Yossarian's questions and responses to his situation show that he is indeed a sane man in an insane situation. Heller uses black humor, absurd and even surreal events, and a nonlinear narrative structure in which events are arranged by theme rather than by chronology, to drive home his point that institutions such as the military, big business, government, and religion are corrupt and individuals must find their own responses to this corruption. Heller's questioning of these respected institutions, and of war in general, foreshadowed the social protests and antiwar movements of the late 1960s, and made it one of the most popular and enduring novels of its time.
Author Biography
Joseph Heller was born in Brooklyn, New York, in 1923 and grew up in Coney Island. This oceanside town had a large population of Russian Jewish immigrants, including Heller's parents, and was known for its amusement park. Heller's biting sense of humor may have been influenced by growing up in this somewhat surrealistic, carnival-like neighborhood.

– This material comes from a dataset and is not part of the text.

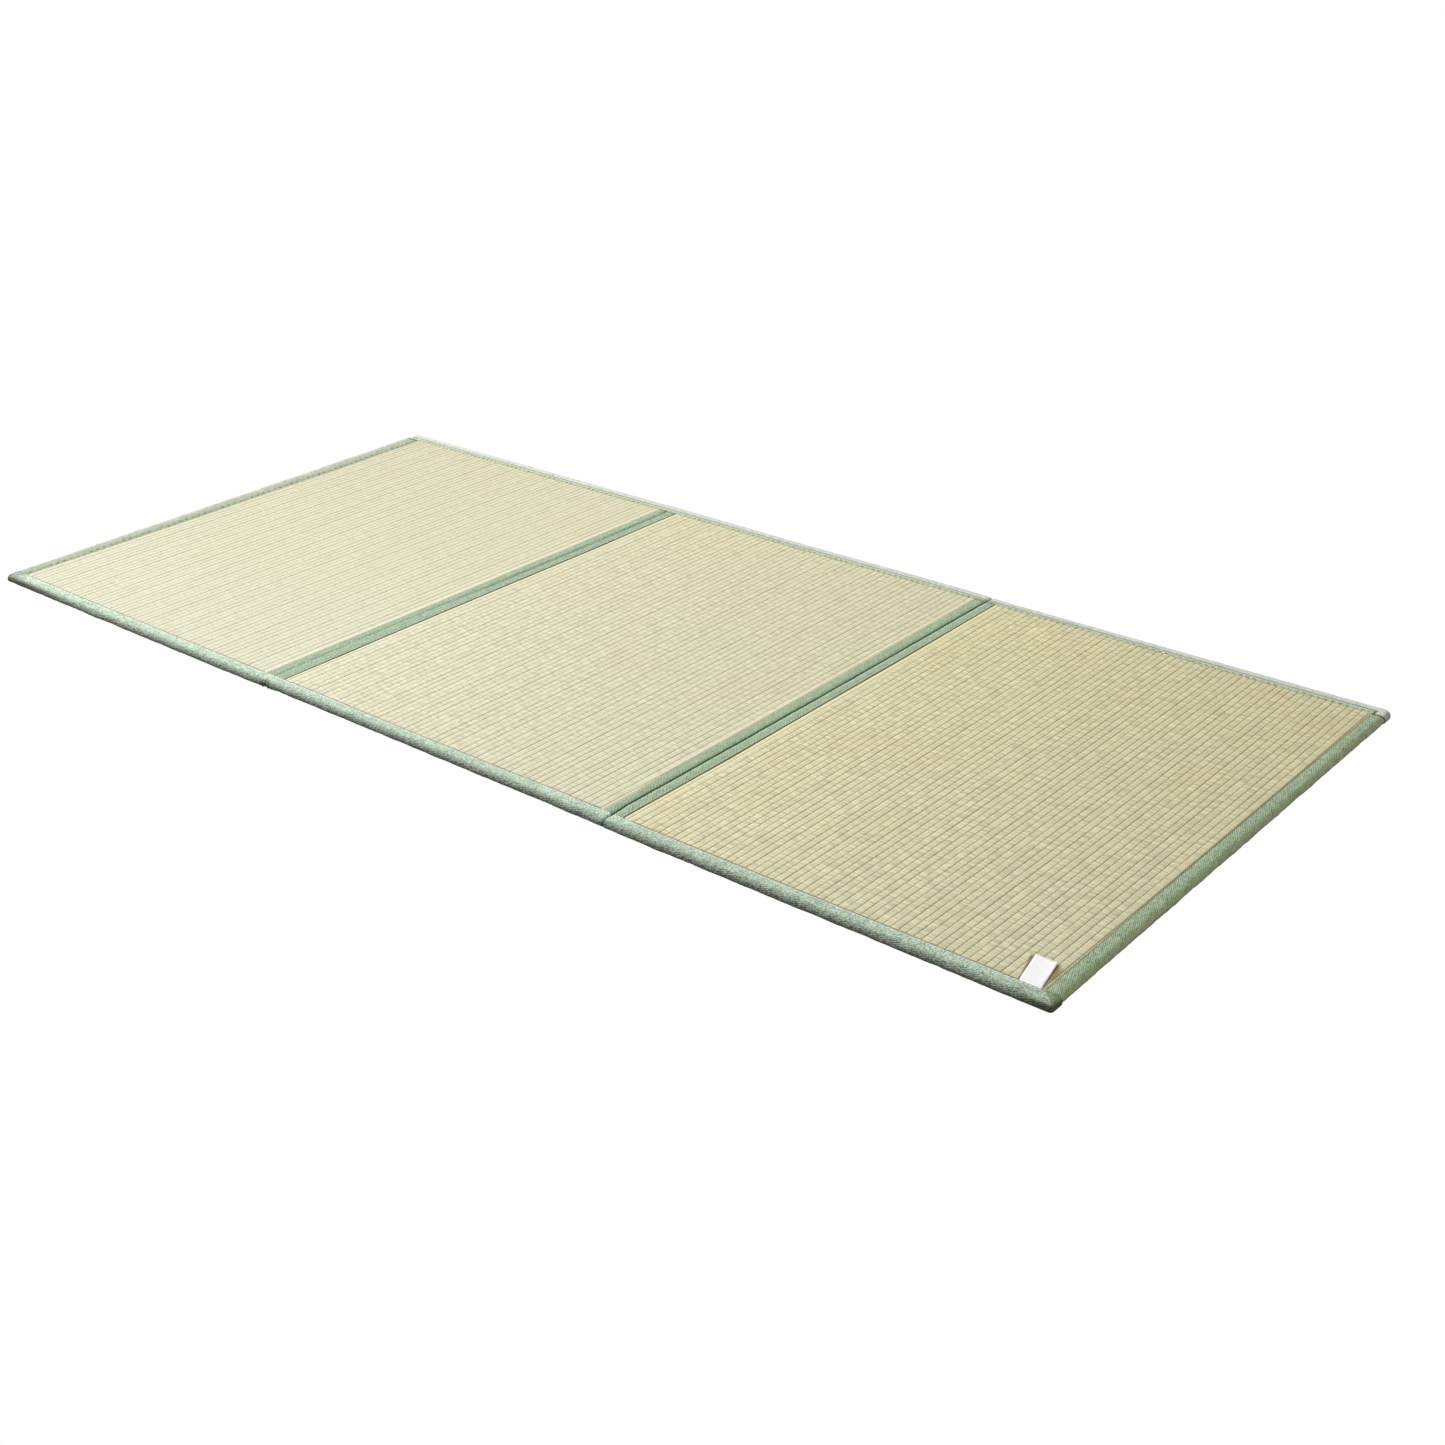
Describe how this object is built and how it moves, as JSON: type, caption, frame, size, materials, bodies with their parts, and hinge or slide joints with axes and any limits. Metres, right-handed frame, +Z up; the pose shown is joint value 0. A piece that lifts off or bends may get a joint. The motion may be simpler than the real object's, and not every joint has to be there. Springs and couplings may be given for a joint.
{
  "type": "tatami mat",
  "caption": "Folding tatami floor mat, opened out flat: padded ribbed rush panels edged and joined with sage green binding cloth.",
  "frame": {"origin": "centre of the mat's rectangle, on its flat underside", "axes": "+X along the length, towards the end with the label; +Y from the front edge to the back edge; +Z up, out of the upper face"},
  "size_m": [2.007, 0.9906, 0.0147],
  "materials": {
    "rush_pale": "woven rush, dry and ribbed, pale straw",
    "rush_mid": "woven rush, dry and ribbed, straw",
    "rush_olive": "woven rush, dry and ribbed, slightly olive",
    "binding_cloth": "woven sage green cloth, matte",
    "label_cloth": "woven white cloth, blank"
  },
  "bodies": {
    "root": {"rush_panel_left": "rush_pale", "rush_panel_middle": "rush_mid", "rush_panel_right": "rush_olive", "binding_front": "binding_cloth", "binding_back": "binding_cloth", "binding_left": "binding_cloth", "binding_right": "binding_cloth", "fold_band_left": "binding_cloth", "fold_band_right": "binding_cloth", "label_tab": "label_cloth"}
  },
  "joints": []
}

After his 1941 high school graduation, Heller worked in an insurance office for a short time. The next year, 1942, he enlisted in the Army Air Corps, and in 1944, the year in which Catch-22 is set, Heller was stationed on the island of Corsica (located in the Mediterranean Sea, off the coasts of France and Italy). There he was a bombardier who flew sixty combat missions, earning an Air Medal and a Presidential Unit citation. After the war ended in 1945, Heller married Shirley Held and went to college, eventually earning a B.A. in English from New York University and an M.A. from Columbia University. He then attended Oxford University in England as a Fulbright Scholar for a year, then moved to Pennsylvania, where he taught English at Pennsylvania State University for two years. Heller then changed careers, working as an advertising copywriter from 1952 to 1961 at such popular magazines as Time, Look, and McCall's. These jobs influenced his 1974 novel Something Happened. While working as a copywriter, Heller wrote short stories and television and film screenplays, and began writing Catch-22.